Huh? I’m scratching my head at Google’s new
AdWords policy that attempts to ban affiliate arbitrage bidding, since one
could drive a Mack truck through the loophole left open.
Affiliate arbitrage is when an affiliate buys key words on Google and links
the ad directly to a merchant’s site. The affiliate commissions add up to be
more than the affiliate ad buys on Google cost. As a result, the affiliate earns
a profit.
Because of affiliate arbitragers, at times, Google's paid search listings
have been overwhelmed with ads for one merchant. Some merchants like the fact
that all paid links on Google lead to their site and push the competition off
the page. Also, merchants like having an army of affiliates optimizing their
paid search terms on a commission basis. And in fact, a band of smart affiliates
working on a commission basis might out perform two paid search marketers that
work for a merchant -- for example, an eBay marketing director said last August
at Search Engine Strategies
that eBay couldn't not accomplish with their in-house search team what their
affiliates do for them in the search engine management space.

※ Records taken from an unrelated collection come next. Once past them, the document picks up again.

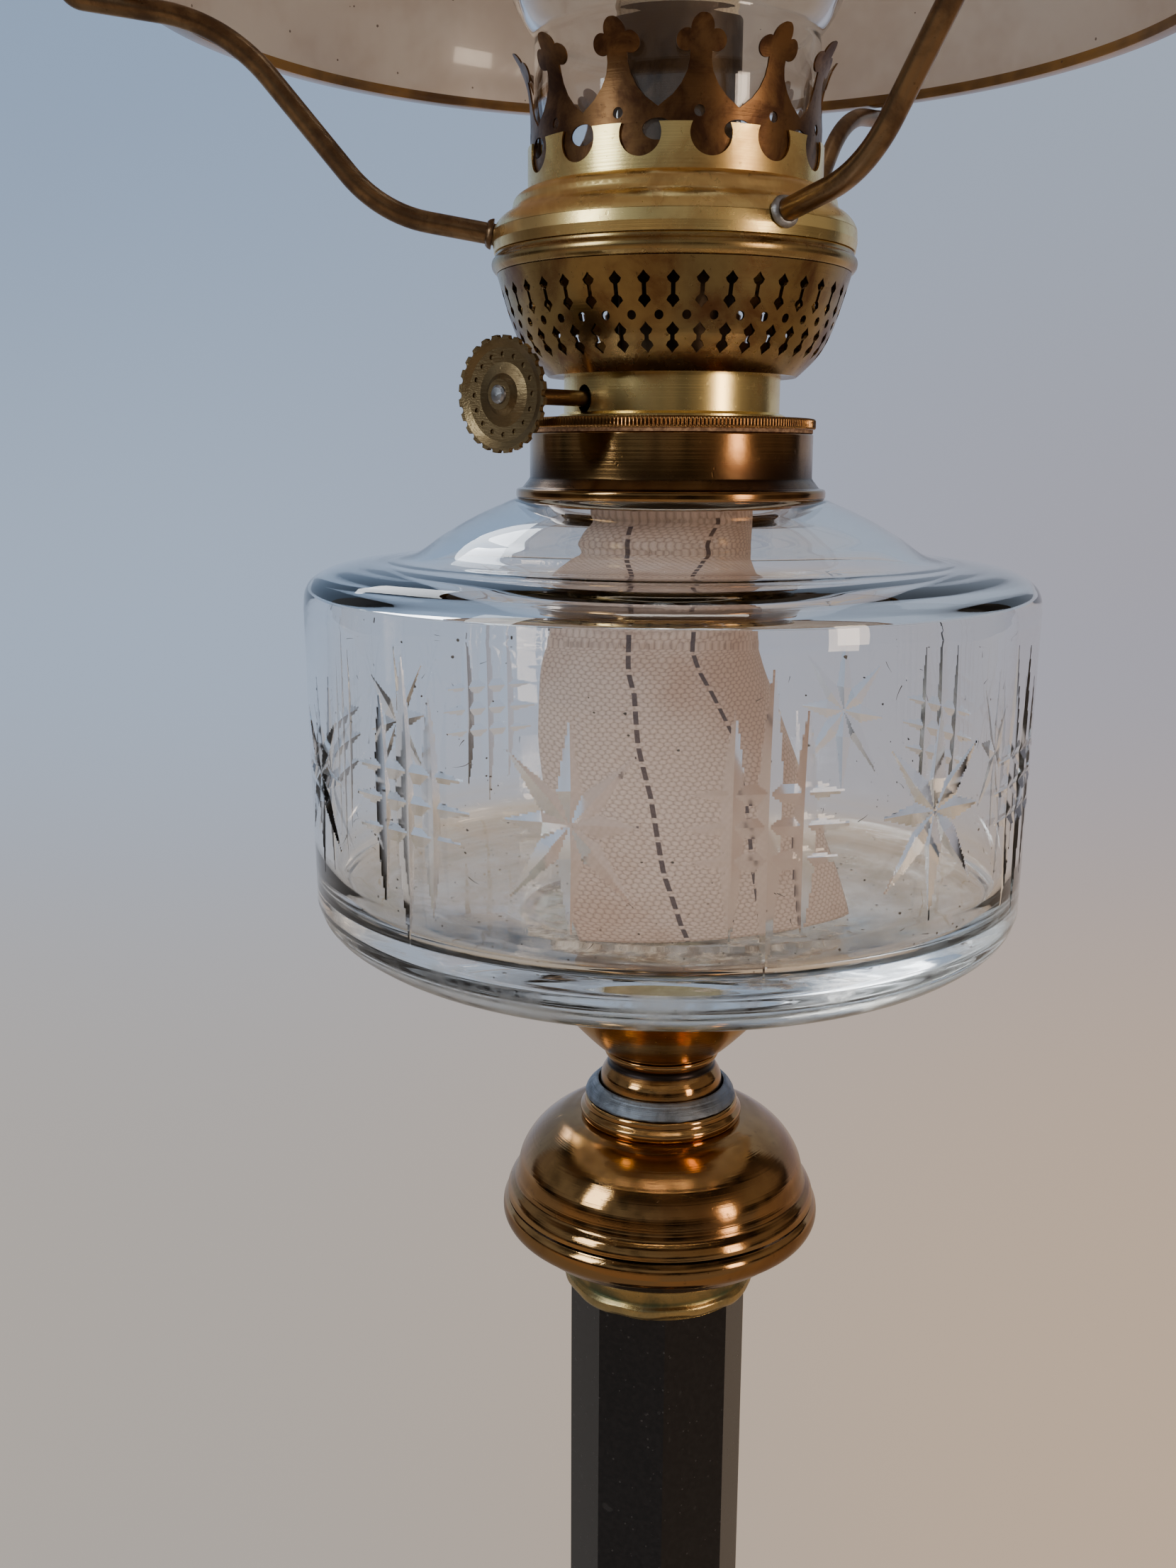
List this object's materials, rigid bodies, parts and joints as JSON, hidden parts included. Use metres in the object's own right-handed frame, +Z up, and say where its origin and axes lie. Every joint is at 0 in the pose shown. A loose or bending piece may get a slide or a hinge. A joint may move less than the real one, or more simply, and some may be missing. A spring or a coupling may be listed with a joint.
{
  "type": "kerosene lamp",
  "caption": "Table lamp with an octagonal stone column, cut-glass fount, round-wick burner, scalloped brass gallery, clear chimney and domed glass shade.",
  "frame": {"origin": "centre of the plinth's underside, on the felt's lower face", "axes": "+Z up along the lamp's axis, -Y towards the front, where the picture was taken from, +X to the viewer's right"},
  "size_m": [0.2066, 0.1954, 0.7041],
  "materials": {
    "felt": "matt felt",
    "stone": "polished black stone",
    "stand_brass": "old polished brass",
    "steel": "dull steel",
    "solder": "lumpy grey solder",
    "plaster": "matt plaster",
    "cork": "cork",
    "fount_glass": "clear heavy glass",
    "burner_brass": "tarnished brass",
    "gallery_brass": "bright yellow brass",
    "arm_brass": "dark brown brass",
    "crown_brass": "heat-browned brass",
    "tube_brass": "scorched brass",
    "knob_brass": "dull brown brass",
    "cotton": "woven cotton",
    "chimney_glass": "thin clear glass",
    "shade_glass": "amber glass cased over white opal glass"
  },
  "bodies": {
    "stand": {"base_felt": "felt", "plinth_lower_step": "stone", "plinth_middle_step": "stone", "plinth_upper_step": "stone", "column": "stone", "column_foot_collar": "stand_brass", "column_cap": "stand_brass", "knop_lower_shell": "stand_brass", "knop_upper_shell": "stand_brass", "neck": "stand_brass", "neck_solder": "solder", "tie_rod": "steel", "tie_rod_washer": "steel", "tie_rod_nut": "steel", "fount_cup": "stand_brass", "cup_plaster": "plaster", "fount_glass": "fount_glass", "collar_plaster": "plaster", "fount_collar": "stand_brass"},
    "seal": {"collar_seal": "cork"},
    "burner": {"burner_base": "burner_brass", "burner_drum": "burner_brass", "basket": "burner_brass", "basket_rim": "burner_brass", "wick_tube": "tube_brass", "air_tube": "tube_brass", "air_duct": "tube_brass", "spindle_bracket": "burner_brass"},
    "winder": {"spindle_shaft": "knob_brass", "wick_wheels": "steel", "winder_knob": "knob_brass", "winder_rivet": "steel"},
    "wick": {"wick": "cotton", "wick_tail": "cotton"},
    "gallery": {"gallery": "gallery_brass", "spring_crown": "crown_brass", "shade_arm_left": "arm_brass", "shade_arm_front": "arm_brass", "shade_arm_back": "arm_brass", "arm_solder": "solder"},
    "chimney": {"chimney": "chimney_glass"},
    "shade": {"shade": "shade_glass"}
  },
  "joints": [
    {"name": "seal_rise", "type": "slide", "parent": "stand", "child": "seal", "axis": [0, 0, 1], "range_m": [0, 0.0064]},
    {"name": "burner_unscrew", "type": "hinge", "parent": "seal", "child": "burner", "pos_m": [0, 0, 0.4253], "axis": [0, 0, 1], "range_deg": [0, 1080]},
    {"name": "winder_turn", "type": "hinge", "parent": "burner", "child": "winder", "pos_m": [-0.00419, 0.00308, 0.4305], "axis": [0.592, 0.8059, 0], "range_deg": [-237, 158]},
    {"name": "wick_slide", "type": "slide", "parent": "burner", "child": "wick", "axis": [0, 0, 1], "range_m": [-0.0121, 0.0081], "deforming": ["wick_tail"]},
    {"name": "gallery_lift", "type": "slide", "parent": "burner", "child": "gallery", "axis": [0, 0, 1], "range_m": [0, 0.04]},
    {"name": "chimney_lift", "type": "slide", "parent": "gallery", "child": "chimney", "axis": [0, 0, 1], "range_m": [0, 0.04]},
    {"name": "shade_lift", "type": "slide", "parent": "gallery", "child": "shade", "axis": [0, 0, 1], "range_m": [0, 0.12]}
  ],
  "couplings": [
    {"joint": "seal_rise", "follows": "burner_unscrew", "m_per_rad": 0.00033423},
    {"joint": "wick_slide", "follows": "winder_turn", "m_per_rad": 0.0029}
  ]
}
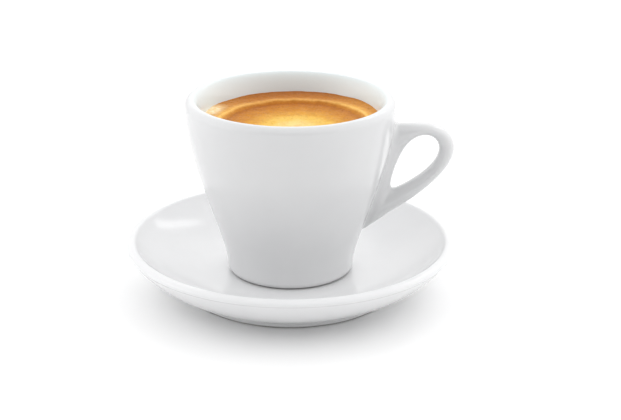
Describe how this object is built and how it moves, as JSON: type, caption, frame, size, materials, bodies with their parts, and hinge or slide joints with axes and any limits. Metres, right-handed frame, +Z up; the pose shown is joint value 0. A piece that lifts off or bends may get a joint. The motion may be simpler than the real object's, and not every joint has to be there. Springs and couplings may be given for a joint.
{
  "type": "espresso shot in cup and saucer",
  "caption": "Espresso with a golden foam in a thick white porcelain cup with a teardrop ear handle, standing on its round saucer.",
  "frame": {"origin": "on the common axis of cup and saucer, in the plane of the table under the saucer's foot ring", "axes": "+Z up, +X towards the cup's handle, the viewed side is -Y"},
  "size_m": [0.1042, 0.1042, 0.0631],
  "materials": {
    "saucer": "white glazed porcelain, high gloss",
    "cup": "white glazed porcelain, high gloss",
    "espresso": "wet fine foam, orange brown at the edge and pale gold in the middle"
  },
  "bodies": {
    "root": {"saucer": "saucer", "cup": "cup", "espresso": "espresso"}
  },
  "joints": []
}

Google’s new policy attempts to limit this type of arbitrage. However, there
is rather huge loophole in the language. Here is the wording:
“With this new affiliate policy, we'll only display one ad per search
query for affiliates and parent companies sharing the same URL. This way,
users will have a more diverse sampling of advertisements to choose from.”
URL is the key word. What is to stop merchants from making unique URLs
for each affiliate?
Here is an example:
www.merchant.com/index1.htm
www.merchant.com/index2.htm
www.merchant.com/index3.htm
www.merchant.com/index4.htm
Moreover, Commission Junction has a unique URL for each affiliate link since
the URL includes the affiliate ID (PID) and the merchant ID (AID)
Here is an example:
http://www.merchant.com/?AID=12345678&PID=12345678
LinkShare uses a similar syntax in which variables change to create a unique
URL for each affiliate link to a specific merchant.
Now think about the wording of the new policy. It does seem pretty
useless.
The rumor circulating tonight is that Google made a mistake and meant to
write domain, not URL.
Whether Google did or not, I think this policy, as worded, will prove to be
useless. I would guess more changes are coming.
Assuming Google meant domain and not URL, Google does appear to have left the
rest of affiliate advertising on the search engine alone. Google seems to be
trying to bring themselves (almost) in line with where Overture has been since
the industry developed by insisting that the advertiser owns the domain.
Affiliate advertising adds significant value to merchants. As Google
challenges merchants to develop new policies on affiliate advertising, I hope
that merchants remember not to throw the baby out with the bathwater by
eliminating all affiliate advertising.
This will all be very interesting to watch as it plays out.